### Exercise task
Write every record out again exactly as given.

### Input data
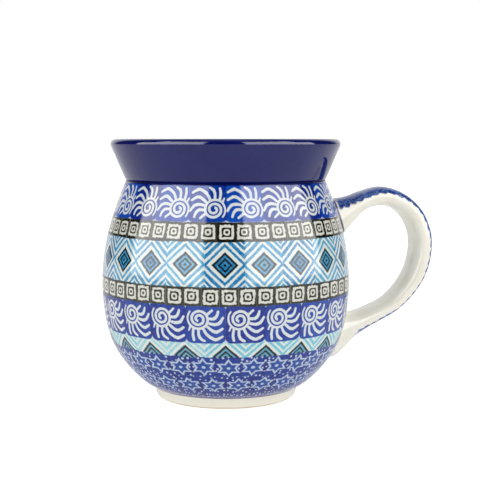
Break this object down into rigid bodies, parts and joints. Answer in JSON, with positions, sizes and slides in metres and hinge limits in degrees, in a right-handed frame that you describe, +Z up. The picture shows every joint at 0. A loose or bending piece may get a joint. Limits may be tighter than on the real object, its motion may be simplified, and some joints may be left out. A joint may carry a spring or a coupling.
{
  "type": "mug",
  "caption": "Round-bellied stoneware mug with a flared cobalt collar, one loop handle and a stamped geometric blue decoration.",
  "frame": {"origin": "centre of the standing ring, on the plane the mug stands on", "axes": "+Z up along the axis of the cup, +X towards the handle"},
  "size_m": [0.1342, 0.098, 0.102],
  "materials": {
    "stoneware": "matte unglazed stoneware",
    "slip": "matte unglazed slip",
    "cobalt_glaze": "gloss cobalt glaze",
    "decorated_glaze": "gloss clear glaze over stamped underglaze decoration",
    "clear_glaze": "gloss clear glaze over cream stoneware",
    "handle_glaze": "gloss clear glaze with a sponged blue band"
  },
  "bodies": {
    "root": {"stoneware_body": "stoneware", "handle": "stoneware", "upper_handle_joint": "slip", "lower_handle_joint": "slip", "collar_glaze": "cobalt_glaze", "belly_glaze": "decorated_glaze", "liner_glaze": "clear_glaze", "base_glaze": "clear_glaze", "handle_glaze": "handle_glaze"}
  },
  "joints": []
}
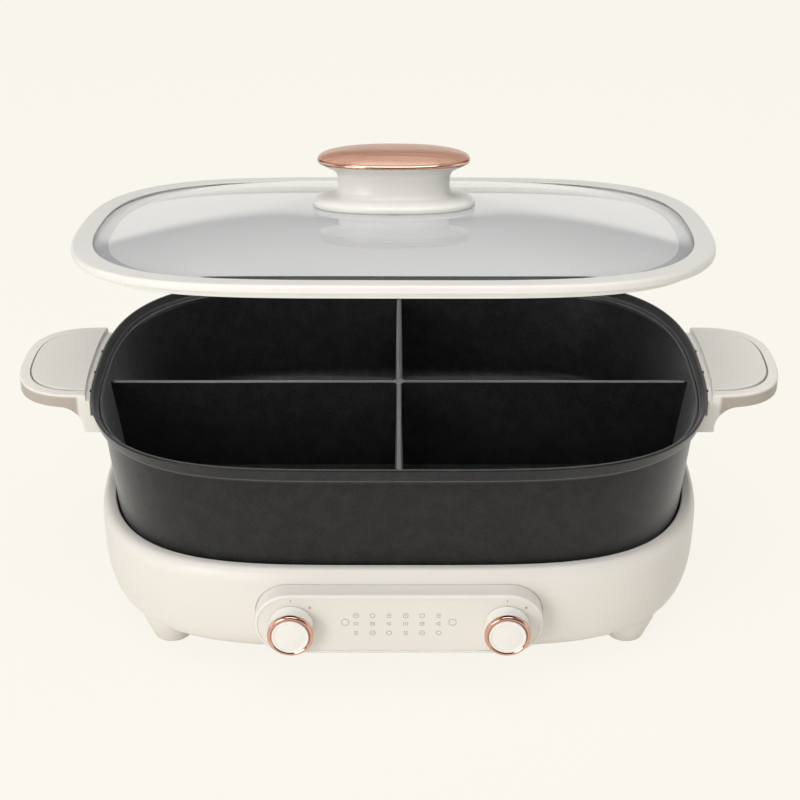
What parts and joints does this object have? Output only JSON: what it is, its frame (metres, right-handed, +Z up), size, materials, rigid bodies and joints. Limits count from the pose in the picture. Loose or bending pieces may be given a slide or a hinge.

### Answer to the task
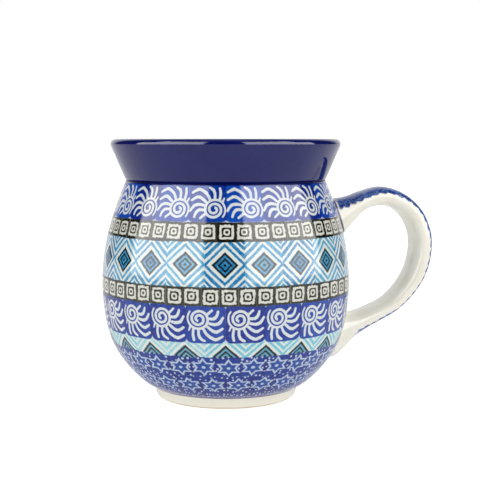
Break this object down into rigid bodies, parts and joints. Answer in JSON, with positions, sizes and slides in metres and hinge limits in degrees, in a right-handed frame that you describe, +Z up. The picture shows every joint at 0. A loose or bending piece may get a joint. Limits may be tighter than on the real object, its motion may be simplified, and some joints may be left out. A joint may carry a spring or a coupling.
{
  "type": "mug",
  "caption": "Round-bellied stoneware mug with a flared cobalt collar, one loop handle and a stamped geometric blue decoration.",
  "frame": {"origin": "centre of the standing ring, on the plane the mug stands on", "axes": "+Z up along the axis of the cup, +X towards the handle"},
  "size_m": [0.1342, 0.098, 0.102],
  "materials": {
    "stoneware": "matte unglazed stoneware",
    "slip": "matte unglazed slip",
    "cobalt_glaze": "gloss cobalt glaze",
    "decorated_glaze": "gloss clear glaze over stamped underglaze decoration",
    "clear_glaze": "gloss clear glaze over cream stoneware",
    "handle_glaze": "gloss clear glaze with a sponged blue band"
  },
  "bodies": {
    "root": {"stoneware_body": "stoneware", "handle": "stoneware", "upper_handle_joint": "slip", "lower_handle_joint": "slip", "collar_glaze": "cobalt_glaze", "belly_glaze": "decorated_glaze", "liner_glaze": "clear_glaze", "base_glaze": "clear_glaze", "handle_glaze": "handle_glaze"}
  },
  "joints": []
}
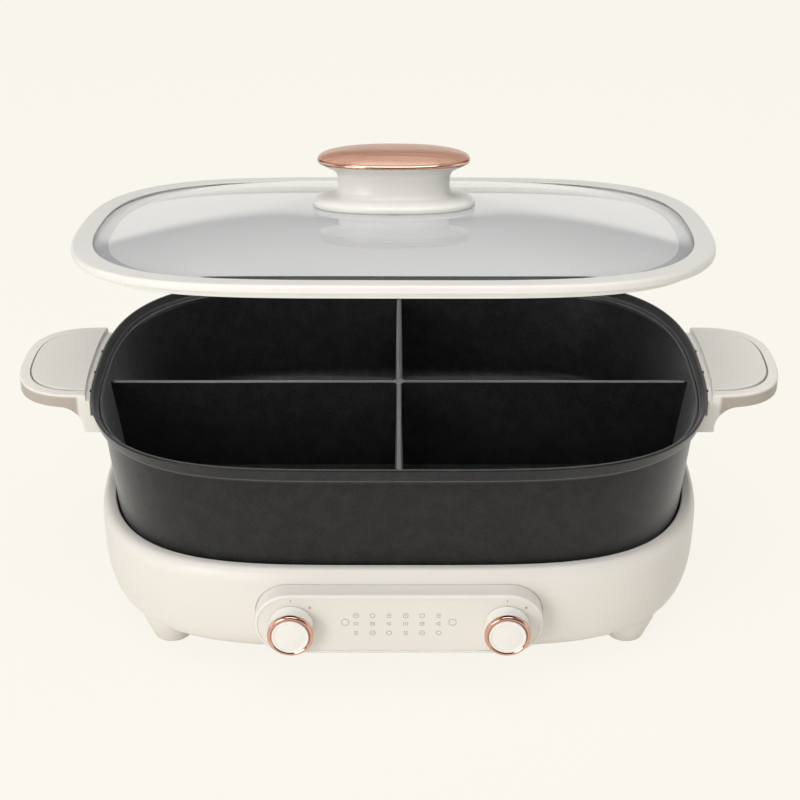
What parts and joints does this object have? Output only JSON: what it is, its frame (metres, right-handed, +Z up), size, materials, rigid bodies and joints. Limits count from the pose in the picture. Loose or bending pieces may be given a slide or a hinge.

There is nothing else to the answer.